The question to be determined is: How much of the expense of “mining” is to be charged against the proceeds of this ore? The plaintiffs claim that only the expense of taking out the ore itself, after it has been uncovered by the development work agreed to be done by the optionee, together with transportation charges (although this is not specifically stipulated in the contract) and smelting charges, should be deducted therefrom. This seems to me to be the necessary and only reasonable construction to be given this contract. To hold otherwise would be to allow the optionee, notwithstanding its express agreement to do development work at its own expense, and in a manner and to an extent entirely within its own control, to pay for all expenses of development, even including cost of machinery, preparations in getting ready, and even promotion charges, out of the proceeds of ore extracted, shipped, and milled by it..
It did not have to run drifts along any vein or veins of ore encountered, except for its own benefit and satisfaction, in order to determine the extent of the same, except, however, *741as provided in the provision of said contract, aboye set forth, that it did agree that “50 feet of pay ore be developed along the vein of said claims, of a character and width to be profitably mined.” Supposing only this 50 feet of pay ore had been developed along the vein. Under said provision, and the further stipulation “that the ore thus encountered might be removed and shipped,” etc., it seems clear to my mind that plaintiffs could not be charged with the expense of running any tunnel or drift to uncover or expose such vein of ore. If they could be so charged, they could be charged with the expense of sinking a 200-foot shaft, had the optionee so elected, before running a drift álong the ore body.

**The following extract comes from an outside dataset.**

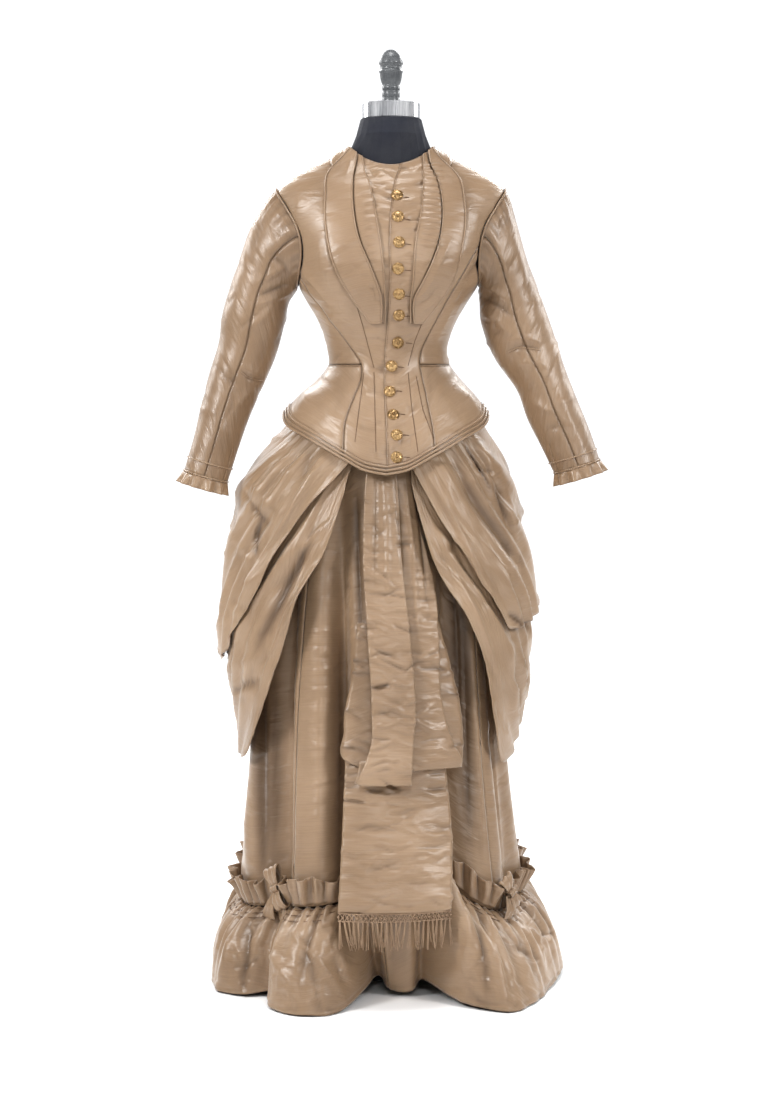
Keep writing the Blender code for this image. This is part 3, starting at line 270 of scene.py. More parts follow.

The plaintiff Rutherford testifies that he talked with defendant Millard before the option agreement was signed, about this particular question, and that the above construction to be given the same was so understood between them. Millard testifies that he has no recollection of such a conversation, and says that he does not believe there was any such conversation or understanding. The testimony further discloses the fact that the option agreement, as finally signed, was prepared by or under the direction of Millard. Following a well-settled rule of construction, the contract will be most strongly construed against him who prepared it, or who used the.words giving rise to the dispute.
The plaintiffs do not appear to be disposed to quibble, but frankly concede that it would be and is fair to allow for the cost of transportation of said ore, which from the mine to Valdez, over a glacier, is a very heavy item, although not provided for in the contract. The defendant company, however, does not appear to have shown the best of faith in that it furnished to plaintiffs a statement of said cost, which is concededly swollen and false, and which it does not now attempt to substantiate.
Taking this view of the case, therefore, I am constrained to find that the said proceeds from said ore, to wit, the sum of $3,384.38, should be chargeable only with the following items of cost and expense:
*742Breaking down, sorting and sacking said 46 tons of ore, $6 per ton, as testified to by Nicholson, defendant’s witness ................................................ $ 276 00
Sacks, $2 per ton ...................................... 92 00
Bogardus .............................................. 30 00
Transporting ore from mine to Valdez .................. 1118 40
—a total of $1,536.40, which, deducted from the said proceeds from said ore, leaves $1,847.98, for which amount plaintiffs are entitled to have judgment against the defendant Mineral Creek Mining Company.
. The testimony of Mr. Deyo, a witness for plaintiffs, shows that about all of this ore was taken from what is called the right-hand drift; according to him, about five tons was taken from the left-hand drift, and little or none of it from the stope above the drift. The witness Deyo, finder whose direction this ore was actually broken down and sacked, is the only witness who testified who has actual, personal knowledge in the matter. While he says the cost of so breaking the ore down and sacking it was very little, that he and two others, who were engaged in surveying the ground, did the breaking down at odd times, still I am disposed to allow the $6 per ton for breaking down of ore, sorting, and sacking, as testified to by the witness Nicholson.
I cannot accept the suggestion of counsel for the defendant that the fact that said defendant company expended a large sum of money in developing this property with a view to purchasing it, which it has lost, is of any controlling importance in this case. The defendant knew, when it’ entered upon this enterprise, the hazardous nature of the undertaking; and, had the development work disclosed ore rich far beyond the hope or expectation of either party to the contract, this would have been the good fortune of the optionee, and it would not have listened to any claims of the optioners, beyond the strict or legitimate terms of the agreement.
Findings, conclusions, and judgment may be prepared in accordance herewith.